Given exercise: Would you quote the material below in full and unchanged?

Data segment:
━━━━━━━━━━━━━━━━━━━━

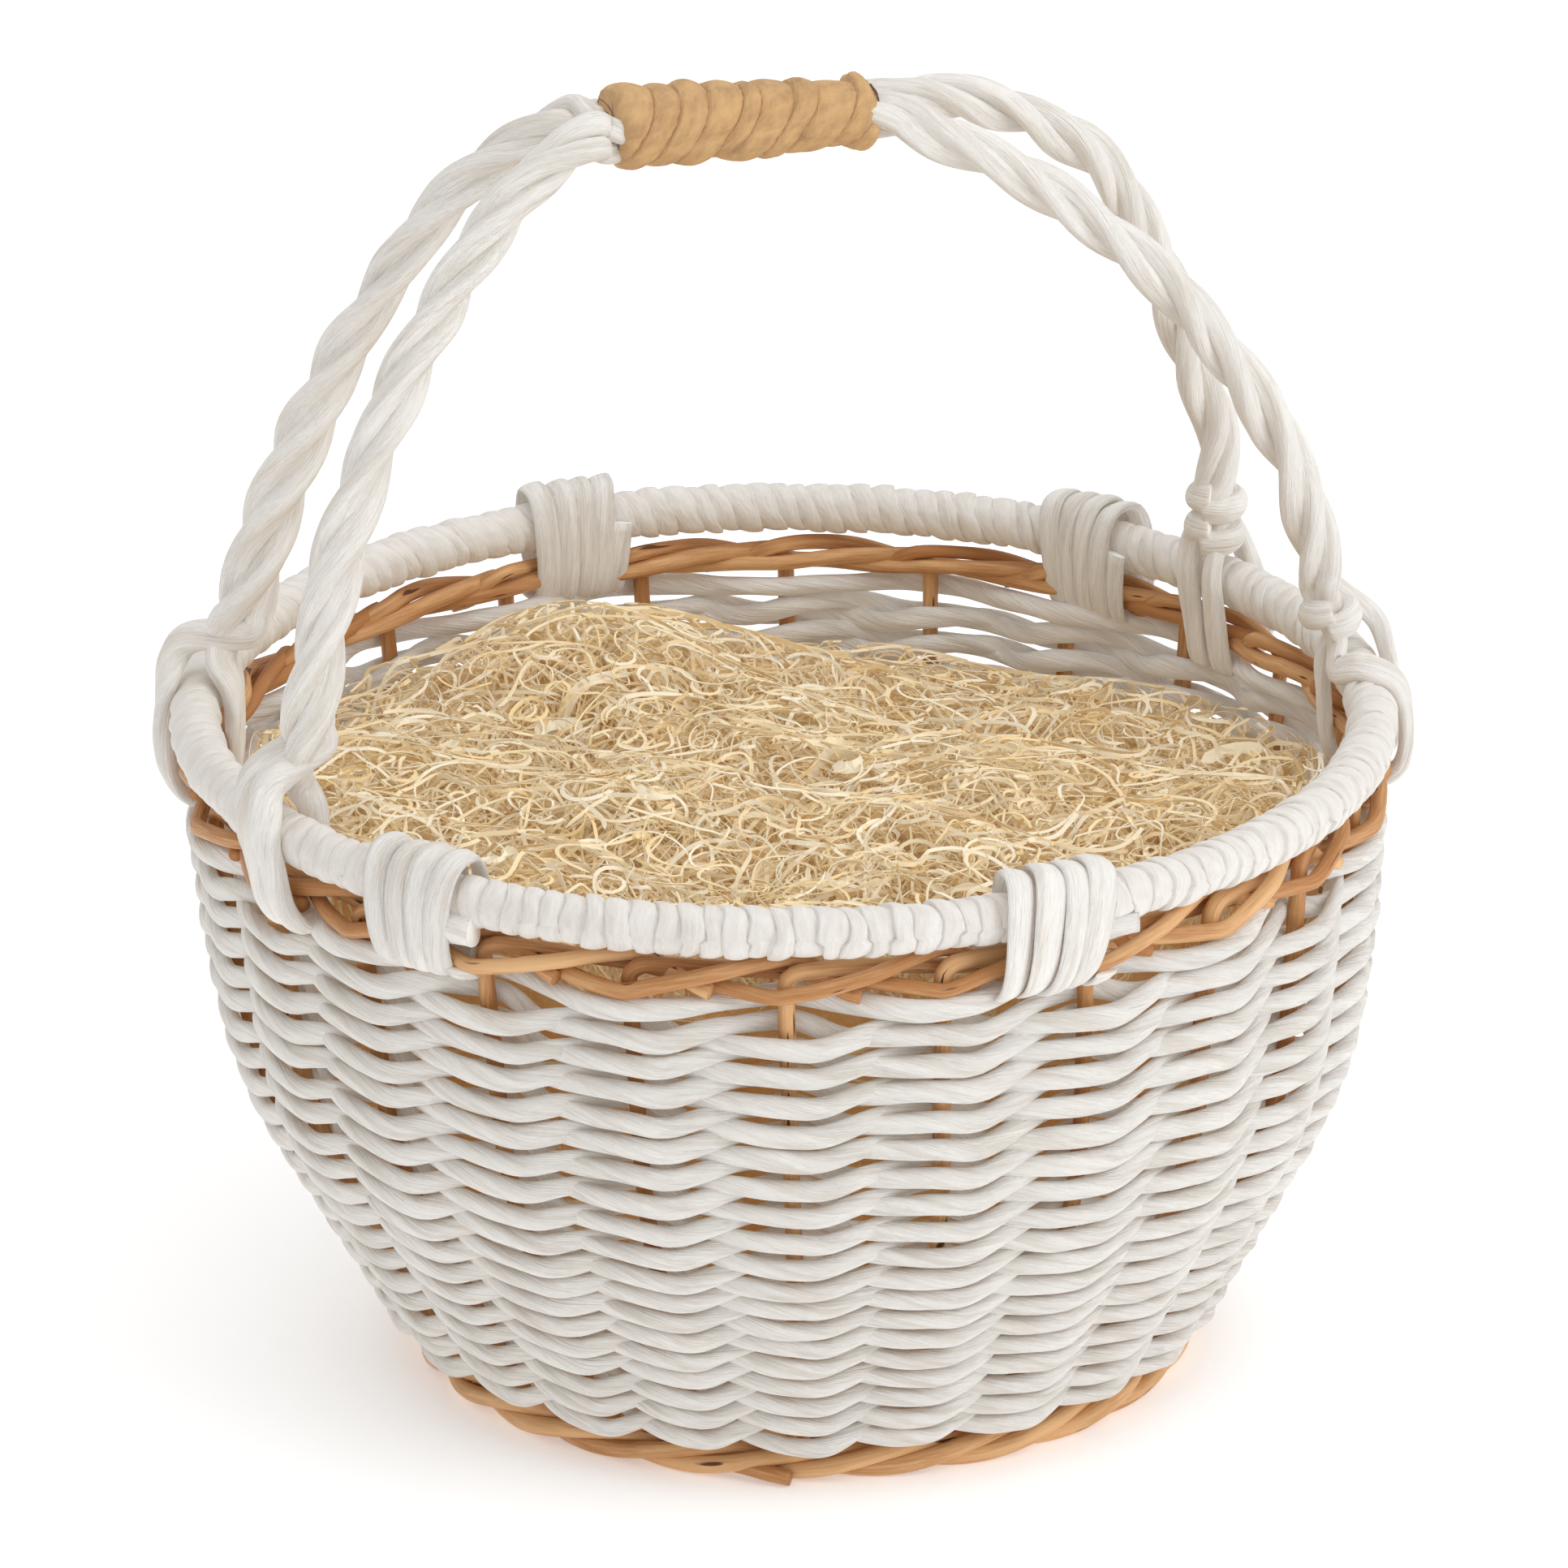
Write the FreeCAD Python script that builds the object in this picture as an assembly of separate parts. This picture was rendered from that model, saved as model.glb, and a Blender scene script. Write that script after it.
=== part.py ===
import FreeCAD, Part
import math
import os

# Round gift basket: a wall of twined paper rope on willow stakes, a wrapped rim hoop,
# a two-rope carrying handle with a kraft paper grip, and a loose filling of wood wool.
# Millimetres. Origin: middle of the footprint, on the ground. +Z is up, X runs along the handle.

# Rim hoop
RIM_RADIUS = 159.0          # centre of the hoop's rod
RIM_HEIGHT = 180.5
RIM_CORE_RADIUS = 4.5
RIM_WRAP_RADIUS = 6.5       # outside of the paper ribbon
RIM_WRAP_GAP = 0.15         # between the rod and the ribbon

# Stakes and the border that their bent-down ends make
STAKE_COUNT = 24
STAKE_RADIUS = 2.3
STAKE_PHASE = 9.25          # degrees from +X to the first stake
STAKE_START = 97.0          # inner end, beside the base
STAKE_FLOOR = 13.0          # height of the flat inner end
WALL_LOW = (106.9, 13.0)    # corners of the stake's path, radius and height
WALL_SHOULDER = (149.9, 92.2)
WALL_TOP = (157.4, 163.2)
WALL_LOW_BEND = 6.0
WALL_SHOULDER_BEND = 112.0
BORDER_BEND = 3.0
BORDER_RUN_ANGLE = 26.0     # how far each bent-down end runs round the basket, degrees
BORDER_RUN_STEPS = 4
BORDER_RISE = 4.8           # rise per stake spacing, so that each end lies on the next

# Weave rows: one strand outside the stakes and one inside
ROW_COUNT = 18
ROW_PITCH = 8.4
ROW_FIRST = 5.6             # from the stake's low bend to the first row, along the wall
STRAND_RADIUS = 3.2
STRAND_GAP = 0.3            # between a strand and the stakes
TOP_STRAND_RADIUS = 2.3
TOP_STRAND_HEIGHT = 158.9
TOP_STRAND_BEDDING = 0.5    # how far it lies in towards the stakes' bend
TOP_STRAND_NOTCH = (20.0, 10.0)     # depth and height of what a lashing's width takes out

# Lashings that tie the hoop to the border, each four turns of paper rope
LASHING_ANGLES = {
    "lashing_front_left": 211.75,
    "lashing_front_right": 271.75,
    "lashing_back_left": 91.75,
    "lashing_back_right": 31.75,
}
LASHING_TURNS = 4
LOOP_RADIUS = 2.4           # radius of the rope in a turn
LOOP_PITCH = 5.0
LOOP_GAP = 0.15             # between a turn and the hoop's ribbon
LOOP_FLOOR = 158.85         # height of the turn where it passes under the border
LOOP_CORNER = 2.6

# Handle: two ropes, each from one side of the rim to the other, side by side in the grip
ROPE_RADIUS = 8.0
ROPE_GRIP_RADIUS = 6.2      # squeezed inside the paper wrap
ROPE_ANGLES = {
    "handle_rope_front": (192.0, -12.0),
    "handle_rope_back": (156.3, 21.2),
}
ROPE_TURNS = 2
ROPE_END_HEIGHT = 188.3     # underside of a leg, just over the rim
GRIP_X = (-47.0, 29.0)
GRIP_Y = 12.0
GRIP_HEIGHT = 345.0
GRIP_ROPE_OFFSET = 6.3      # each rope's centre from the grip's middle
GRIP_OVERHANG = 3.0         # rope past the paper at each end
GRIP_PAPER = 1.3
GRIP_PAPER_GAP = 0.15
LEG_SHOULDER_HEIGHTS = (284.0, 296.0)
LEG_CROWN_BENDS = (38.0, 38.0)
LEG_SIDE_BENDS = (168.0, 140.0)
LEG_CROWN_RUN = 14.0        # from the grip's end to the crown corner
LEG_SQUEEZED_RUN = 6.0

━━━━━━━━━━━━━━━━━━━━

Answer to this exercise:
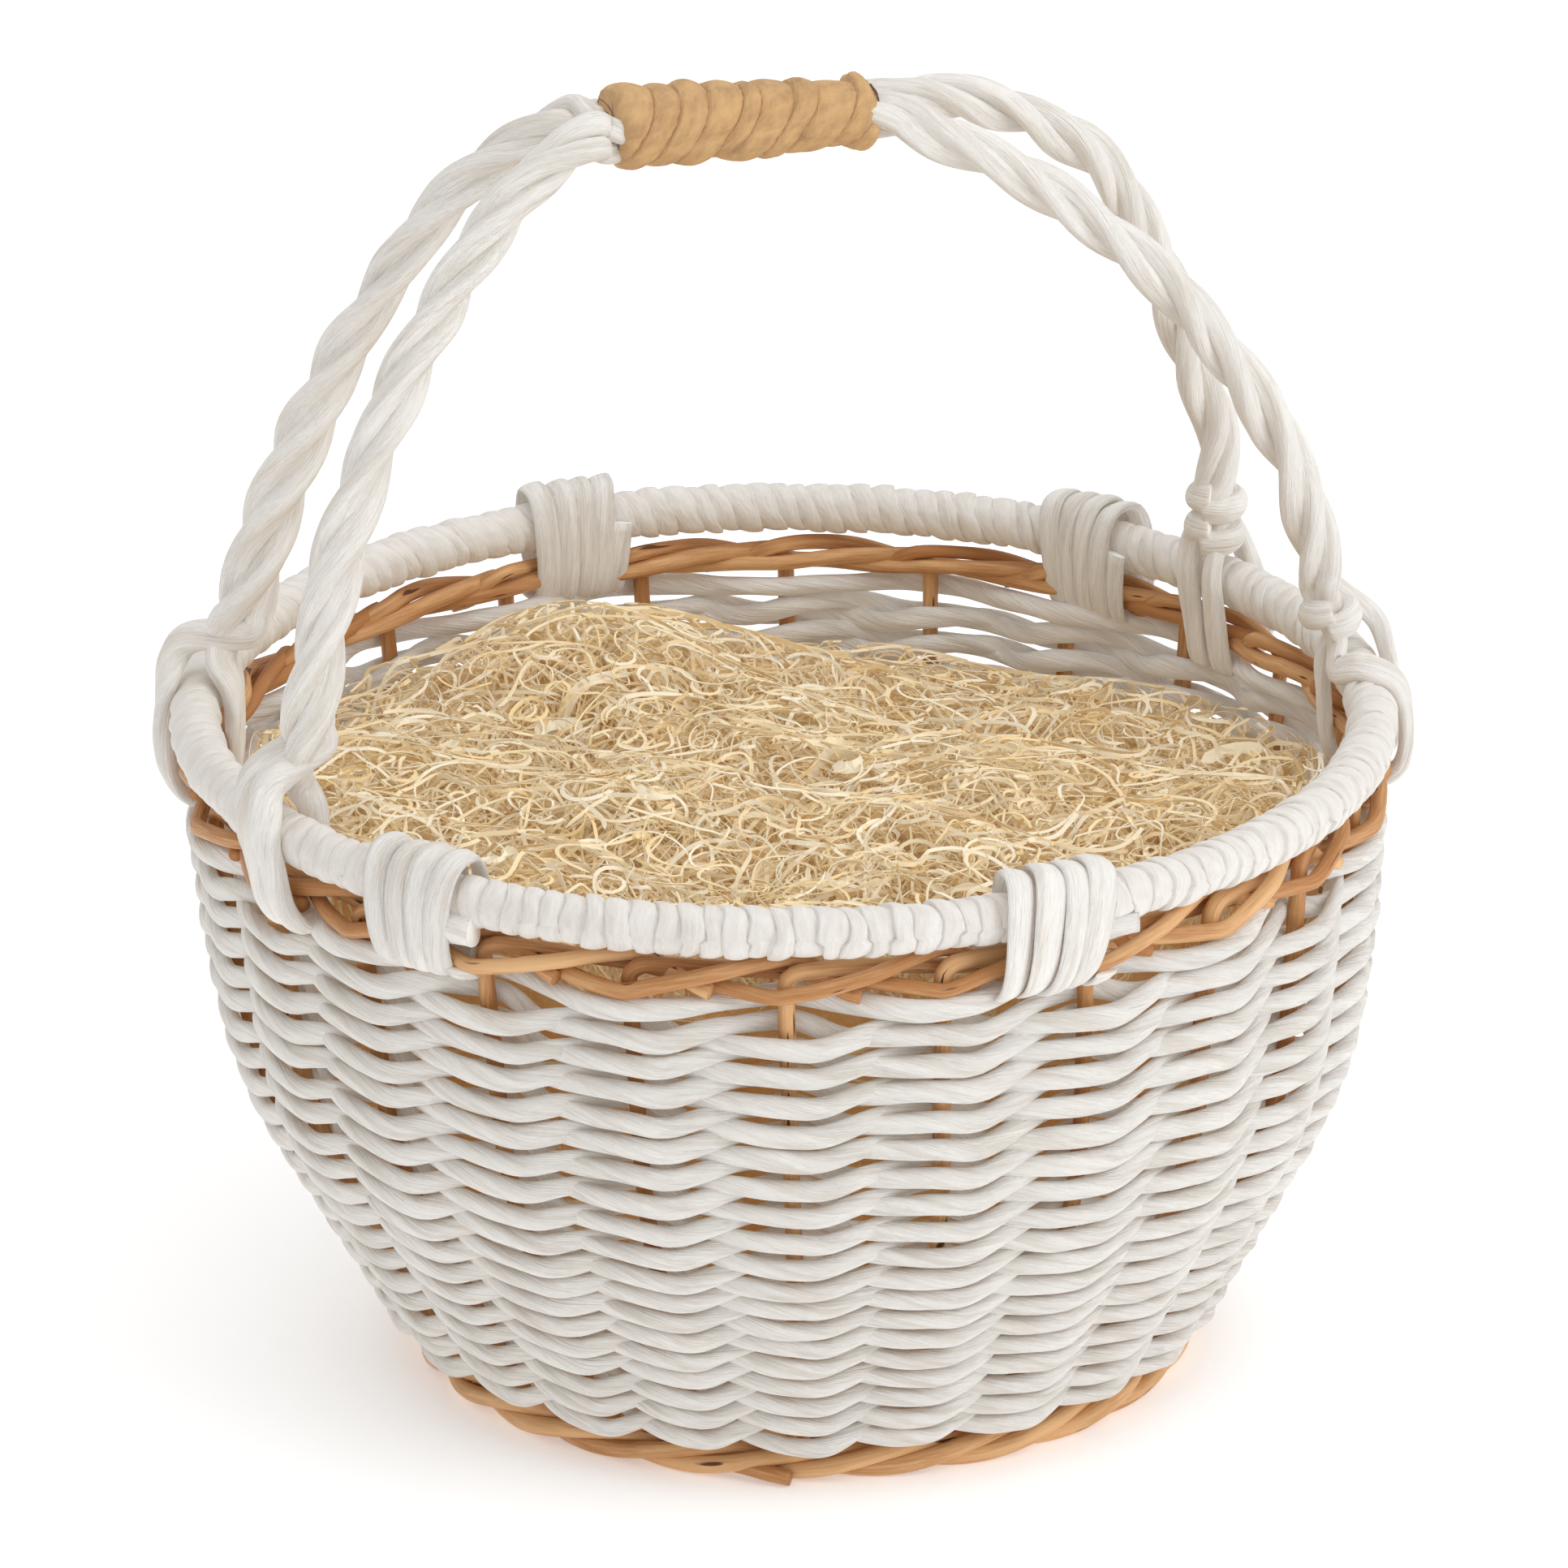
Write the FreeCAD Python script that builds the object in this picture as an assembly of separate parts. This picture was rendered from that model, saved as model.glb, and a Blender scene script. Write that script after it.
=== part.py ===
import FreeCAD, Part
import math
import os

# Round gift basket: a wall of twined paper rope on willow stakes, a wrapped rim hoop,
# a two-rope carrying handle with a kraft paper grip, and a loose filling of wood wool.
# Millimetres. Origin: middle of the footprint, on the ground. +Z is up, X runs along the handle.

# Rim hoop
RIM_RADIUS = 159.0          # centre of the hoop's rod
RIM_HEIGHT = 180.5
RIM_CORE_RADIUS = 4.5
RIM_WRAP_RADIUS = 6.5       # outside of the paper ribbon
RIM_WRAP_GAP = 0.15         # between the rod and the ribbon

# Stakes and the border that their bent-down ends make
STAKE_COUNT = 24
STAKE_RADIUS = 2.3
STAKE_PHASE = 9.25          # degrees from +X to the first stake
STAKE_START = 97.0          # inner end, beside the base
STAKE_FLOOR = 13.0          # height of the flat inner end
WALL_LOW = (106.9, 13.0)    # corners of the stake's path, radius and height
WALL_SHOULDER = (149.9, 92.2)
WALL_TOP = (157.4, 163.2)
WALL_LOW_BEND = 6.0
WALL_SHOULDER_BEND = 112.0
BORDER_BEND = 3.0
BORDER_RUN_ANGLE = 26.0     # how far each bent-down end runs round the basket, degrees
BORDER_RUN_STEPS = 4
BORDER_RISE = 4.8           # rise per stake spacing, so that each end lies on the next

# Weave rows: one strand outside the stakes and one inside
ROW_COUNT = 18
ROW_PITCH = 8.4
ROW_FIRST = 5.6             # from the stake's low bend to the first row, along the wall
STRAND_RADIUS = 3.2
STRAND_GAP = 0.3            # between a strand and the stakes
TOP_STRAND_RADIUS = 2.3
TOP_STRAND_HEIGHT = 158.9
TOP_STRAND_BEDDING = 0.5    # how far it lies in towards the stakes' bend
TOP_STRAND_NOTCH = (20.0, 10.0)     # depth and height of what a lashing's width takes out

# Lashings that tie the hoop to the border, each four turns of paper rope
LASHING_ANGLES = {
    "lashing_front_left": 211.75,
    "lashing_front_right": 271.75,
    "lashing_back_left": 91.75,
    "lashing_back_right": 31.75,
}
LASHING_TURNS = 4
LOOP_RADIUS = 2.4           # radius of the rope in a turn
LOOP_PITCH = 5.0
LOOP_GAP = 0.15             # between a turn and the hoop's ribbon
LOOP_FLOOR = 158.85         # height of the turn where it passes under the border
LOOP_CORNER = 2.6

# Handle: two ropes, each from one side of the rim to the other, side by side in the grip
ROPE_RADIUS = 8.0
ROPE_GRIP_RADIUS = 6.2      # squeezed inside the paper wrap
ROPE_ANGLES = {
    "handle_rope_front": (192.0, -12.0),
    "handle_rope_back": (156.3, 21.2),
}
ROPE_TURNS = 2
ROPE_END_HEIGHT = 188.3     # underside of a leg, just over the rim
GRIP_X = (-47.0, 29.0)
GRIP_Y = 12.0
GRIP_HEIGHT = 345.0
GRIP_ROPE_OFFSET = 6.3      # each rope's centre from the grip's middle
GRIP_OVERHANG = 3.0         # rope past the paper at each end
GRIP_PAPER = 1.3
GRIP_PAPER_GAP = 0.15
LEG_SHOULDER_HEIGHTS = (284.0, 296.0)
LEG_CROWN_BENDS = (38.0, 38.0)
LEG_SIDE_BENDS = (168.0, 140.0)
LEG_CROWN_RUN = 14.0        # from the grip's end to the crown corner
LEG_SQUEEZED_RUN = 6.0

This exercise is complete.